## WORK TO COMPLETE
Write out only the span of lines that begins at the line with "node.data.transform(Matrix.Translation(PLACE))" and ends at the line with "record = json.load(file)". Keep both end lines, word for word.

## PROVIDED DATA
· · ·
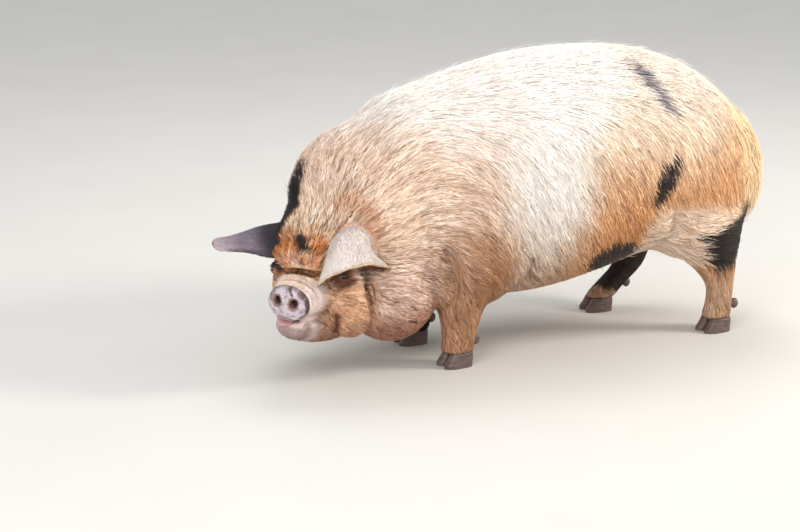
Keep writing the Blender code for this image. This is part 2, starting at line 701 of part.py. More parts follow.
def main():
    for old in list(bpy.data.objects):
        bpy.data.objects.remove(old)
    head = head_matrix()
    feet = {
        "leg_fore_left": (FORE_LEFT, 0.08),
        "leg_fore_right": (FORE_RIGHT, -0.06),
        "leg_hind_left": (HIND_LEFT, 0.06),
        "leg_hind_right": (HIND_RIGHT, -0.05),
    }
    legs = [leg_loft(stations) for stations, _ in feet.values()]
    core = fused("core", body_masses(head), 0.010, 16)
    flesh = fused("flesh", [core, *head_details(head), *legs], 0.0055, 5)
    pressed_folds(flesh, HEAD_FOLDS, head)
    pressed_folds(flesh, SNOUT_FOLDS, snout_matrix(head))
    pressed_folds(flesh, BODY_FOLDS)
    skin = thinned(flesh, "skin", SKIN_SHARE)
    floor_cut = region([(Vector((0, 0, LEG_BOTTOM)), Vector((0, 0, 1)))])
    skin = combined(skin, [floor_cut], "DIFFERENCE")
    skin = cut_face(skin, head)

    room, hooves = [], []
    for name, (stations, turn) in feet.items():
        made, needed = hoof_set(name.replace("leg", "foot"), stations, turn)
        hooves += made
        room += needed
    skin = coated(largest(combined(skin, room, "DIFFERENCE")), head)
    over = swollen(skin, GAP)
    tail = tube(TAIL_STATIONS)
    tail.name = "tail"
    ears = [ear_shell("ear_left", EAR_LEFT, head), ear_shell("ear_right", EAR_RIGHT, head)]
    tongue = tongue_body(head)
    whole = (tail, tongue, *ears)
    fitted = []
    for item in whole:
        room_round = [copied(over, "over"), copied(skin, "inner")]
        fitted.append(largest(combined(item, room_round, "DIFFERENCE")))
    bpy.data.objects.remove(over)

    nodes = {item.name: item for item in fitted + hooves}
    for side, place in ((1, "left"), (-1, "right")):
        eye = ellipsoid((side * EYE_SIDE, -0.006, -0.002), (EYE_RADIUS,) * 3, head, 14, 9)
        nodes[f"eye_{place}"] = eye

    front, rest = parted(skin, "head", [head_plane(head, (0, 0.135, 0), (0, 1, 0))])
    nodes["snout"], front = parted(front, "snout", [head_plane(head, (0, -0.099, 0), (0, 1, 0))])
    jaw_planes = [
        head_plane(snout_matrix(head), (0, -0.012, -0.0850), (0, 0.10, 1)),
        head_plane(head, (0, -0.032, -0.10), (0, 1, 0.4)),
    ]
    nodes["jaw"], nodes["head"] = parted(front, "jaw", jaw_planes)
    neck_planes = [(Vector((0, -0.385, 0.33)), Vector((0.17, 1.0, -0.12)))]
    nodes["neck"], rest = parted(rest, "neck", neck_planes)
    blocks = {
        "leg_fore_left": leg_planes(1, 0.060, -0.392, -0.185),
        "leg_fore_right": leg_planes(-1, 0.028, -0.400, -0.195),
        "leg_hind_left": leg_planes(1, 0.060, 0.170, 0.480),
        "leg_hind_right": leg_planes(-1, 0.060, 0.110, 0.480),
    }
    for name, planes in blocks.items():
        leg, rest = parted(rest, name, planes)
        lower = [(Vector((0, 0, LEG_CUT_HEIGHT)), Vector((0, 0, 1)))]
        nodes[name.replace("leg", "shank")], nodes[name] = parted(leg, "shank", lower)
    nodes["torso"] = rest

    for name, node in nodes.items():
        node.name = name
        node.data.name = name
        node.data.transform(Matrix.Translation(PLACE))
        painted(node, colour_of(name), 0.35 if "eye" in name else 0.85)


def tongue_body(head):
    tongue = ellipsoid((-0.007, -0.094, -0.0775), (0.017, 0.032, 0.0050), snout_matrix(head), 10, 5)
    tongue.name = "tongue"
    return tongue


def colour_of(name):
    for part, colour in COLOURS:
        if part in name:
            return colour
    return COAT_COLOUR


main()
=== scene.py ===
"""The dressed kunekune pig: one seamless skin, its coat, eyes and claws, on a pale floor in soft light."""

import json
import math

import bmesh
import bpy
import numpy as np
from mathutils import Matrix, Vector
from mathutils.bvhtree import BVHTree
from mathutils.kdtree import KDTree

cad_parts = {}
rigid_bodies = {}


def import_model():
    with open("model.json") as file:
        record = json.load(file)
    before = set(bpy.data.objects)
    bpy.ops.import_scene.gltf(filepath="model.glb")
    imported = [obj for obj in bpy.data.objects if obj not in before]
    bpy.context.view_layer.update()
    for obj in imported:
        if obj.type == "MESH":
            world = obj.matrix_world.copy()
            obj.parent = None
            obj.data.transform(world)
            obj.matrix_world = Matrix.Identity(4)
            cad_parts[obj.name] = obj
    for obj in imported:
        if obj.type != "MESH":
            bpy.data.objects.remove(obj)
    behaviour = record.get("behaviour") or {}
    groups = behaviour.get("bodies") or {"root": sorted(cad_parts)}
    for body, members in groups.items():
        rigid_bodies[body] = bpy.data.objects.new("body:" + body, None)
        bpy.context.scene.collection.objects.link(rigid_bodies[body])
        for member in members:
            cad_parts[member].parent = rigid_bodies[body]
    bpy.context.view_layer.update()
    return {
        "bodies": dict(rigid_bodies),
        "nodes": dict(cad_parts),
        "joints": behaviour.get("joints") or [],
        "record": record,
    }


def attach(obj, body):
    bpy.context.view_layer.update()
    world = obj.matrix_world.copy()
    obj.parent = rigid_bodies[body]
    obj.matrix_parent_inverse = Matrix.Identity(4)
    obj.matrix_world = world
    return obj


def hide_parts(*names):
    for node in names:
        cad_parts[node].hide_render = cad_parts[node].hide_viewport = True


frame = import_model()


def sided(side, place):
    """A place on the left or, where side is -1, the same on the right."""
    return (side * place[0], *place[1:])


def mirrored(line):
    return tuple(sided(-1, place) for place in line)


def arch(*half):
    """A line from the left up to the middle, and on to the same places on the right."""
    return half + mirrored(half[-2::-1])


def both_sides(*marks):
    """Each mark, a line with its values, and the same on the other side."""
    return tuple((path, *values) for line, *values in marks for path in (line, mirrored(line)))


def twins(centre, radii):
    """A rounded mass on the left and on the right."""
    return (centre, radii), (sided(-1, centre), radii)


# Torso stations from rump to throat: y, lowest z, highest z, half width, sideways shift.
TORSO_STATIONS = (
    (0.454, 0.29, 0.412, 0.066, 0.0),
    (0.424, 0.232, 0.474, 0.126, 0.0),
    (0.354, 0.204, 0.546, 0.182, 0.0),
    (0.26, 0.199, 0.608, 0.219, 0.0),
    (0.14, 0.179, 0.641, 0.24, 0.0),
    (0.0, 0.144, 0.647, 0.252, 0.0),
    (-0.12, 0.122, 0.639, 0.25, 0.0),
    (-0.24, 0.122, 0.616, 0.234, 0.0),
    (-0.35, 0.129, 0.59, 0.21, 0.008),
    (-0.45, 0.14, 0.564, 0.18, 0.02),
    (-0.53, 0.16, 0.502, 0.145, 0.035),
)
SECTION_POWER = 2.25
SECTION_SIDES = 32

# Each leg from the body down: x, y, z, half width, half depth.
FORE_LEFT = (
    (0.12, -0.27, 0.3, 0.095, 0.11),
    (0.132, -0.3, 0.2, 0.067, 0.092),
    (0.133, -0.322, 0.14, 0.047, 0.058),
    (0.132, -0.326, 0.09, 0.036, 0.042),
    (0.131, -0.329, 0.055, 0.033, 0.037),
    (0.13, -0.332, 0.03, 0.033, 0.038),
)
FORE_RIGHT = (
    (-0.11, -0.28, 0.3, 0.095, 0.11),
    (-0.1, -0.3, 0.2, 0.066, 0.08),
    (-0.085, -0.318, 0.14, 0.044, 0.052),
    (-0.076, -0.326, 0.09, 0.034, 0.038),
    (-0.072, -0.332, 0.055, 0.032, 0.036),
    (-0.07, -0.338, 0.03, 0.033, 0.038),
)
HIND_LEFT = (
    (0.13, 0.27, 0.36, 0.098, 0.14),
    (0.145, 0.27, 0.25, 0.075, 0.1),
    (0.148, 0.29, 0.19, 0.048, 0.076),
    (0.146, 0.315, 0.145, 0.036, 0.046),
    (0.144, 0.33, 0.1, 0.031, 0.03),
    (0.142, 0.329, 0.06, 0.03, 0.031),
    (0.14, 0.324, 0.03, 0.032, 0.035),
)
HIND_RIGHT = (
    (-0.13, 0.255, 0.36, 0.1, 0.15),
    (-0.145, 0.24, 0.25, 0.075, 0.112),
    (-0.145, 0.262, 0.19, 0.048, 0.072),
    (-0.142, 0.274, 0.145, 0.037, 0.046),
    (-0.138, 0.262, 0.1, 0.032, 0.037),
    (-0.134, 0.214, 0.06, 0.031, 0.035),
    (-0.13, 0.178, 0.03, 0.032, 0.036),
)
# Each foot with its leg and the turn of its claws.
FEET = (
    ("fore_left", FORE_LEFT, 0.08),
    ("fore_right", FORE_RIGHT, -0.06),
    ("hind_left", HIND_LEFT, 0.06),
    ("hind_right", HIND_RIGHT, -0.05),
)
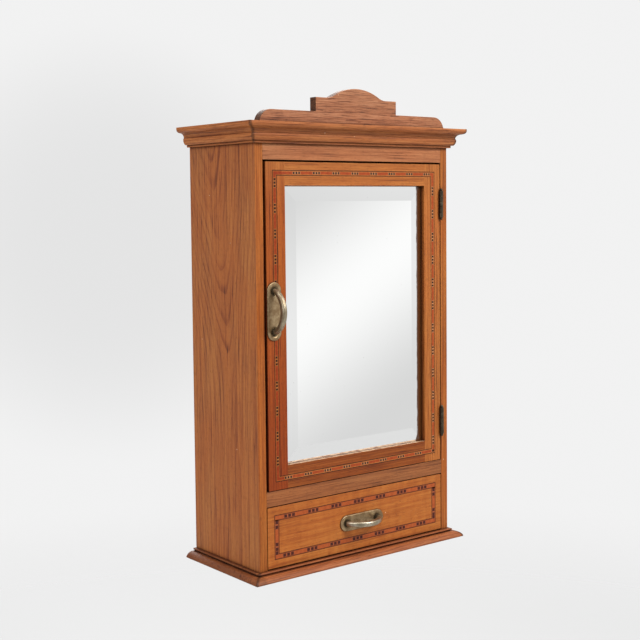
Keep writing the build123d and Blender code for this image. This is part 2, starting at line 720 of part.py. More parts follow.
def handle_screw(wood_t):
    # Machine screw through the wood into a foot of the bow, head behind the wood.
    shank_length = wood_t + HANDLE_SCREW_BITE
    shank = Pos(0, 0, HANDLE_SCREW_BITE - shank_length / 2) * Cylinder(HANDLE_SCREW_R, shank_length)
    head = Pos(0, 0, -wood_t - HANDLE_HEAD_H / 2) * Cylinder(HANDLE_HEAD_R, HANDLE_HEAD_H)
    head_end = -wood_t - HANDLE_HEAD_H
    head = ease_edges(head, lambda edge: edge.center().Z < head_end + EASE, HANDLE_HEAD_ROUND)
    slot = block((-HANDLE_HEAD_R, HANDLE_HEAD_R), (-HANDLE_SLOT_HALF_W, HANDLE_SLOT_HALF_W),
                 (head_end - OVERCUT, head_end + HANDLE_SLOT_DEPTH))
    return shank + head - slot


def handle_screws(at, wood_t, upright=False):
    screws = []
    for x in (-FOOT_SPACING / 2, FOOT_SPACING / 2):
        screws.append(turned_to_front(Pos(x, 0, 0) * handle_screw(wood_t), at, upright))
    return screws


def handle_screw_holes(at, wood_t, upright=False):
    holes = []
    for x in (-FOOT_SPACING / 2, FOOT_SPACING / 2):
        hole = Cylinder(HANDLE_SCREW_R + HANDLE_HOLE_GAP, wood_t + 2 * OVERCUT)
        hole = Pos(0, 0, -wood_t / 2) * hole
        holes.append(turned_to_front(Pos(x, 0, 0) * hole, at, upright))
    return Compound(children=holes)


# ---- Drawer ----
def drawer_inlay():
    return inlay_strips((-DRAWER_HALF + INLAY_MARGIN, DRAWER_HALF - INLAY_MARGIN),
                        (DRAWER_BOTTOM_Z + INLAY_MARGIN, DRAWER_TOP - INLAY_MARGIN),
                        DRAWER_INLAY_W)


def drawer_bottom():
    reach = DRAWER_INNER_X + GROOVE_DEPTH
    return block((-reach, reach), (DRAWER_FRONT_BACK_Y - GROOVE_DEPTH, DRAWER_REAR_Y),
                 (DRAWER_FLOOR_Z, DRAWER_FLOOR_Z + DRAWER_FLOOR_T))


def drawer_side(sign):
    spans = sorted((sign * DRAWER_INNER_X, sign * DRAWER_HALF))
    side = block(spans, (DRAWER_FRONT_BACK_Y - DRAWER_LAP, DRAWER_REAR_Y),
                 (DRAWER_BOTTOM_Z, DRAWER_SIDE_TOP))
    side = ease_edges(side, lambda edge: edge.center().Z > DRAWER_SIDE_TOP - EASE)
    side += block(spans, (DRAWER_FRONT_BACK_Y, DRAWER_REAR_Y), (DRAWER_LIFT, DRAWER_BOTTOM_Z))
    return side - drawer_bottom()


def drawer_front():
    front = eased(block((-DRAWER_HALF, DRAWER_HALF), (FRONT_Y, DRAWER_FRONT_BACK_Y),
                        (DRAWER_BOTTOM_Z, DRAWER_TOP)))
    for sign in (-1, 1):
        spans = sorted((sign * DRAWER_INNER_X, sign * (DRAWER_HALF + OVERCUT)))
        front -= block(spans, (DRAWER_FRONT_BACK_Y - DRAWER_LAP, DRAWER_FRONT_BACK_Y + OVERCUT),
                       (DRAWER_BOTTOM_Z - OVERCUT, DRAWER_SIDE_TOP))
    front -= drawer_bottom()
    for strip in drawer_inlay():
        front -= strip
    return front - handle_screw_holes(DRAWER_HANDLE_AT, DRAWER_FRONT_T)


def drawer_back():
    top = DRAWER_SIDE_TOP - DRAWER_BACK_DROP
    back = block((-DRAWER_INNER_X, DRAWER_INNER_X), (DRAWER_REAR_Y - DRAWER_SIDE_T, DRAWER_REAR_Y),
                 (DRAWER_FLOOR_Z + DRAWER_FLOOR_T, top))
    return ease_edges(back, lambda edge: edge.center().Z > top - EASE and abs(edge.center().X) < 1)


# ---- Nails and screws that hold the case together ----
def cornice_pins():
    pins = []
    z = CASE_HEIGHT + CORNICE_PIN_RISE
    side_x = HALF_W + CORNICE_PIN_OUT
    for x in CORNICE_PIN_X:
        place = (x, FRONT_Y - CORNICE_PIN_OUT, z)
        pins.append(facing(panel_pin(**CORNICE_PIN), "front", place))
    for y in CORNICE_PIN_Y:
        pins.append(facing(panel_pin(**CORNICE_PIN), "left", (-side_x, y, z)))
        pins.append(facing(panel_pin(**CORNICE_PIN), "right", (side_x, y, z)))
    return pins


def base_screws():
    screws = []
    reach = HALF_W - SIDE_T / 2
    for x in (-reach, reach):
        for y in BASE_SCREW_Y:
            screws.append(facing(wood_screw(**BASE_SCREW), "down", (x, y, -BASE_T)))
    return screws


def back_nails():
    nails = []
    reach = HALF_W - BACK_NAIL_INSET
    for z in BACK_NAIL_Z:
        for x in (-reach, reach):
            nails.append(facing(panel_pin(**BACK_NAIL), "back", (x, 0, z)))
    for x in FLOOR_NAIL_X:
        place = (x, 0, FLOOR_Z + THIN_BOARD_T / 2)
        nails.append(facing(panel_pin(**FLOOR_NAIL), "back", place))
    return nails


# ---- Write every piece ----
def write_case():
    inner = (-INNER_X, INNER_X)
    behind_rail = (RAIL_BACK_Y, INNER_BACK_Y)
    save(side_panel(-1), "side_panel_left")
    save(side_panel(1), "side_panel_right")
    save(base_board(), "base_board")
    save(eased(block(inner, behind_rail, (TOP_BOARD_Z, TOP_Z))), "top_board")
    save(eased(block(inner, behind_rail, (FLOOR_Z, MID_RAIL_TOP))), "floor_board")
    save(eased(block(inner, (FRONT_Y, RAIL_BACK_Y), (OPENING_TOP, TOP_Z))), "top_rail")
    save(eased(block(inner, (FRONT_Y, RAIL_BACK_Y), (MID_RAIL_BOTTOM, MID_RAIL_TOP))), "mid_rail")
    for name, board in back_boards().items():
        save(board, f"back_board_{name}")
    save(hanging_batten(), "hanging_batten")
    for side in ("front", "left", "right"):
        save(moulded_run(cornice_outline(), side), f"cornice_{side}")
    save(crest_board(), "crest_board")
    for name, level in SHELF_LEVELS.items():
        save(shelf(level), f"shelf_{name}")
        save(shelf_cleat(-1, level), f"shelf_cleat_{name}_left")
        save(shelf_cleat(1, level), f"shelf_cleat_{name}_right")
    save(drawer_kicker(-1), "drawer_kicker_left")
    save(drawer_kicker(1), "drawer_kicker_right")
    save_group([drawer_stop(-1), drawer_stop(1)], "drawer_stops")
    save(door_stop_strip(), "door_stop_strip")
    save(catch_spring(), "door_catch_spring")
    save_group(catch_screws(), "catch_screws")
    save_group(cornice_pins(), "cornice_pins")
    save_group(base_screws(), "base_screws")
    save_group(back_nails(), "back_nails")


def write_hinges():
    for name, span in HINGE_SPANS.items():
        save(hinge_leaf(span, "case"), f"hinge_{name}_case_leaf")
        save(hinge_leaf(span, "door"), f"hinge_{name}_door_leaf")
        save(hinge_pin(span), f"hinge_{name}_pin")
    for side in ("case", "door"):
        screws = []
        for span in HINGE_SPANS.values():
            screws += hinge_screws(span, side)
        save_group(screws, f"hinge_{side}_screws")


def write_door():
    save(door_stile(-1), "door_stile_handle")
    save(door_stile(1), "door_stile_hinge")
    save(door_rail((SIGHT_Z1, DOOR_Z1), TENON_TOP, DOOR_Z1), "door_rail_top")
    save(door_rail((DOOR_Z0, SIGHT_Z0), TENON_BOTTOM, DOOR_Z0), "door_rail_bottom")
    save_group(door_inlay(), "door_inlay")
    save(mirror_glass(), "mirror_glass")
    save(mirror_backing(), "mirror_backing")
    save_group(backing_sprigs(), "backing_sprigs")
    save(turned_to_front(handle_plate(), DOOR_HANDLE_AT, upright=True), "door_handle_plate")
    save(turned_to_front(bow(), DOOR_HANDLE_AT, upright=True), "door_handle_bow")
    save_group(handle_screws(DOOR_HANDLE_AT, DOOR_T, upright=True), "door_handle_screws")


def write_drawer():
    save(drawer_front(), "drawer_front")
    save(drawer_side(-1), "drawer_side_left")
    save(drawer_side(1), "drawer_side_right")
    save(drawer_back(), "drawer_back")
    save(drawer_bottom(), "drawer_bottom")
    save_group(drawer_inlay(), "drawer_inlay")
    save(turned_to_front(handle_plate(), DRAWER_HANDLE_AT), "drawer_handle_plate")
    save(turned_to_front(bow(), DRAWER_HANDLE_AT), "drawer_handle_bow")
    save_group(handle_screws(DRAWER_HANDLE_AT, DRAWER_FRONT_T), "drawer_handle_screws")


os.makedirs("parts", exist_ok=True)
write_case()
write_hinges()
write_door()
write_drawer()
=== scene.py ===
"""The looks of a small hardwood wall cabinet with a bevelled mirror door and one drawer.

Every board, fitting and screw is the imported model's own node with a procedural material. The two inlaid
bands are built here, slip by slip. Lengths are in metres, but places and sizes inside a material are in mm.
"""
import math

import bmesh
import bpy
from mathutils import Matrix, Vector


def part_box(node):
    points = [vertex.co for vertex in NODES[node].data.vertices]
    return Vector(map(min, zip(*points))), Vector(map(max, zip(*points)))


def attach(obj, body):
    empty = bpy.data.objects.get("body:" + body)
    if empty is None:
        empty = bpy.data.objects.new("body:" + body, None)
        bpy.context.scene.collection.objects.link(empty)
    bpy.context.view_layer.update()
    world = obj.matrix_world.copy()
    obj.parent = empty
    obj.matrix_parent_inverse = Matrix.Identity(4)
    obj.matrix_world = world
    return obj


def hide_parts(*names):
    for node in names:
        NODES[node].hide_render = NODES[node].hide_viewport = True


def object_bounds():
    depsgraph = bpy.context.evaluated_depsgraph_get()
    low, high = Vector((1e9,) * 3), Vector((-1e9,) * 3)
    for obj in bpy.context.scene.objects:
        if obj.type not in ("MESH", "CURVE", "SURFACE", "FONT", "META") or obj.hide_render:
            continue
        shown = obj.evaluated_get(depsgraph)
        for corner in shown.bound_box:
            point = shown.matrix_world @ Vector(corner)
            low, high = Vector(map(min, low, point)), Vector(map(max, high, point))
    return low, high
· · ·
## SOLVED EXERCISE
        node.data.transform(Matrix.Translation(PLACE))
        painted(node, colour_of(name), 0.35 if "eye" in name else 0.85)


def tongue_body(head):
    tongue = ellipsoid((-0.007, -0.094, -0.0775), (0.017, 0.032, 0.0050), snout_matrix(head), 10, 5)
    tongue.name = "tongue"
    return tongue


def colour_of(name):
    for part, colour in COLOURS:
        if part in name:
            return colour
    return COAT_COLOUR


main()
=== scene.py ===
"""The dressed kunekune pig: one seamless skin, its coat, eyes and claws, on a pale floor in soft light."""

import json
import math

import bmesh
import bpy
import numpy as np
from mathutils import Matrix, Vector
from mathutils.bvhtree import BVHTree
from mathutils.kdtree import KDTree

cad_parts = {}
rigid_bodies = {}


def import_model():
    with open("model.json") as file:
        record = json.load(file)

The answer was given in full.